I often say I’m grateful I won’t ever write a first novel again. That was gruelling. From now on, I know where my main characters are headed, at least in broad strokes.

 

It’s hard to answer the question about the ending without giving anything away. But I will say that Sarah meandered across the country, met, slept with, investigated, and walked away from many people that never made it into the final story.

 

I wonder if other authors have shared what almost feels like surprise at how their characters behave and the choices they make. Seriously, what the hell, Sarah!

 

Q: What do you hope readers take away from the book, particularly considering the prominence today of white supremacists?

 

A: Hate, in all its forms -- intolerance, xenophobia, extremism, fundamentalism, and everyday ignorance -- is this moment’s pandemic. How have so many been convinced to take comfort there? 

 

What’s changed profoundly between now and the mid-1990s when White is set, aside from the internet, is permission, even encouragement, for White nationalists to express hate, often thinly disguised as pride in one’s own identity, often not. 

 

The natural thing to do when one reads something about heinous beliefs and behavior is to feel relief. Oh, that doesn’t represent me. This is often accompanied by a certain smugness that comes of seeing oneself as better than those folks.

 

My hope is that White prompts readers to conduct a moral inventory of their own received beliefs. Not to let themselves off the hook.

 

How much hate and prejudice have I absorbed over the years, if only by cultural osmosis?
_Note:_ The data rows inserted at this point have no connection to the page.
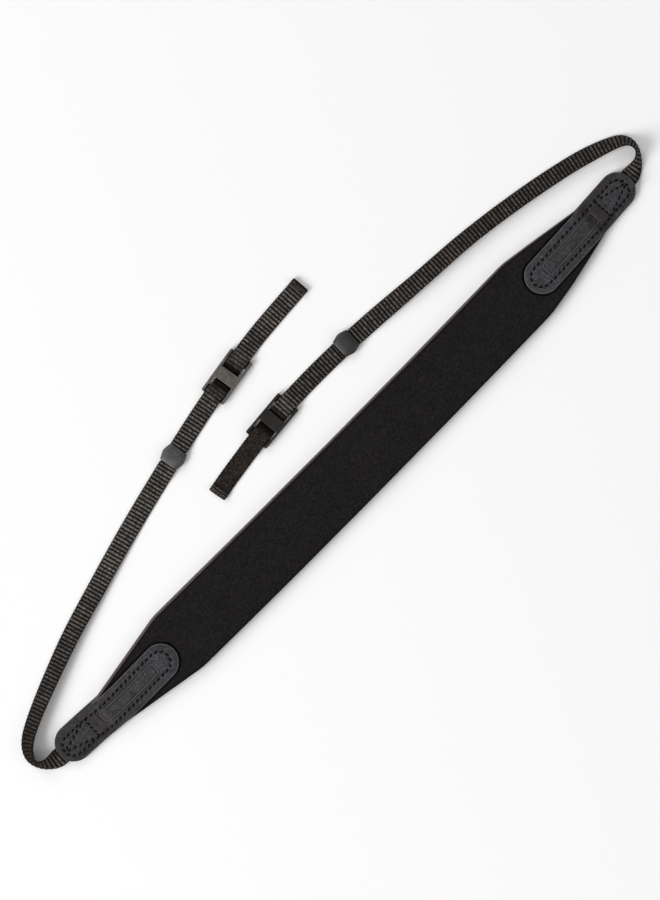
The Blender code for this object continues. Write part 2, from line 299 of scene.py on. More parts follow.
def grainGroup():  # rounded pebbles with creases between them, and a finer tooth on top
    tree, given, out = newGroup("pebble grain", ("Vector", "Size", "Tooth"), ("Height", "Crease"))
    scale = maths("DIVIDE", 1.0, given["Size"])
    wander = node("TexNoise", {"Vector": given["Vector"], "Scale": times(scale, 0.5)})
    push = node("VectorMath", {0: wander.outputs["Color"], 1: (0.5, 0.5, 0.5)}, operation="SUBTRACT")
    far = node("VectorMath", {0: push.outputs[0], "Scale": given["Size"]}, operation="SCALE")
    place = node("VectorMath", {0: given["Vector"], 1: far.outputs[0]}, operation="ADD").outputs[0]
    cells = node("TexVoronoi", {"Vector": place, "Scale": scale}, feature="DISTANCE_TO_EDGE")
    crease = remap(cells.outputs["Distance"], 0.0, 0.28)
    tooth = noiseAt(given["Vector"], times(scale, 3.0))
    feed(out["Height"], plus(crease, times(tooth, given["Tooth"])))
    feed(out["Crease"], less(1.0, crease))
    return tree


def threadGroup():  # rows of short thread floats; every other row is set off by a share of a column
    sockets = ("Along", "Across", "Row", "Column", "Offset")
    tree, given, out = newGroup("thread rows", sockets, ("Height", "Column Height", "Float Shade", "Row Shade"))
    row = maths("DIVIDE", given["Along"], given["Row"])
    wholeRow = maths("FLOOR", row)
    odd = times(maths("MODULO", wholeRow, 2.0), given["Offset"])
    column = plus(maths("DIVIDE", given["Across"], given["Column"]), odd)
    overColumn = arches(column)
    cell = node("CombineXYZ", {0: wholeRow, 1: maths("FLOOR", column)}).outputs[0]
    feed(out["Height"], maths("POWER", times(arches(row), overColumn), 0.6))
    feed(out["Column Height"], overColumn)
    feed(out["Float Shade"], node("TexWhiteNoise", {"Vector": cell}, noise_dimensions="2D").outputs[0])
    feed(out["Row Shade"], node("TexWhiteNoise", {"W": wholeRow}, noise_dimensions="1D").outputs[0])
    return tree


patches, pebbles, threads = mottleGroup(), grainGroup(), threadGroup()


def mottle(place, size):  # slow uneven patches, 0 to 1
    return useGroup(patches, place, size)["Value"]


def newFinish(name, **constants):  # a material whose constant values sit on the shader's own sockets
    finish = bpy.data.materials.new(name)
    finish.use_nodes = True
    Nodes.tree = finish.node_tree
    shader = Nodes.tree.nodes["Principled BSDF"]
    for key, value in constants.items():
        shader.inputs[key.replace("_", " ")].default_value = value
    return finish


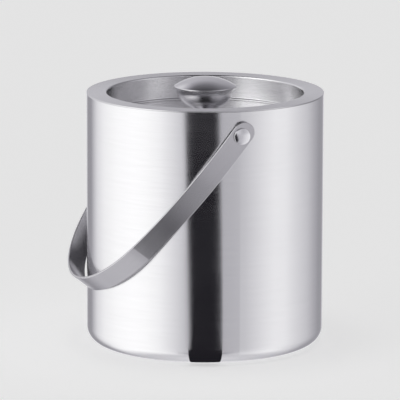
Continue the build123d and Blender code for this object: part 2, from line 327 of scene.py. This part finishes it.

It’s an uncomfortable question but one we must ask ourselves if we are serious about forging a morally inclusive world. If the novel keeps inspiring people to take part in this conversation, I’ll feel it’s done something worthwhile.

 

Q: What are you working on now?

 

A: I’m working on two novels. One is YA set on the eve of the 2016 US federal election about a mother and daughter who have opposing political views.

 

To celebrate the election of the first woman president of the United States, and as a bit of a screw you to her mom who voted for the other guy (supposedly for economic reasons), 17-year-old Charlie, who is passionate about building miniatures, and having a hard time connecting with her long-term best friends, heads out to camp in the Gila Wilderness for two weeks.

 

There she meets the ghosts of Chris McCandless, 24, who died in Alaska in 1992, and Everett Ruess, 20, who died in Utah in 1934, with whom she takes risks and sorts stuff out.

 

Back home, her mom, Nadine, who finds the letter her daughter left telling her not to worry, begins a frantic search.

 

The second novel, set in Pittsburgh in 2017, is the story of Sylvia, a curmudgeonly frumpy math genius in her 50s who left graduate school at Carnegie Mellon 30 years earlier to work in a boutique investment firm because she couldn’t afford to stay in school.

 

Her boss, whom she adores, has a heart attack and Sylvia, who does all the number crunching and behind the scenes heavy lifting, discovers what he’s really like and the far-reaching schemes being run with investors’ money.

 

A humorous #MeToo meets a mid-50s coming of age story.

 

Q: Anything else we should know?

 

A: I think I pretty much exposed myself. But one last thing, in addition to writing, I love to talk, particularly about these themes and their unfortunate relevance today.

 

Thank you so much for including me and White in your Q&A. I’m thrilled the novel is landing in the US as well as Canada at a time when attention, action, and bravery around these issues are so desperately needed.

 

A shout out to my amazing publicist, Chris Reed, my social media magician and dear friend, Bridget Saulnier, my publisher, Rebecca Eckler of RE: Books, and my incredible editor, Deanna McFadden.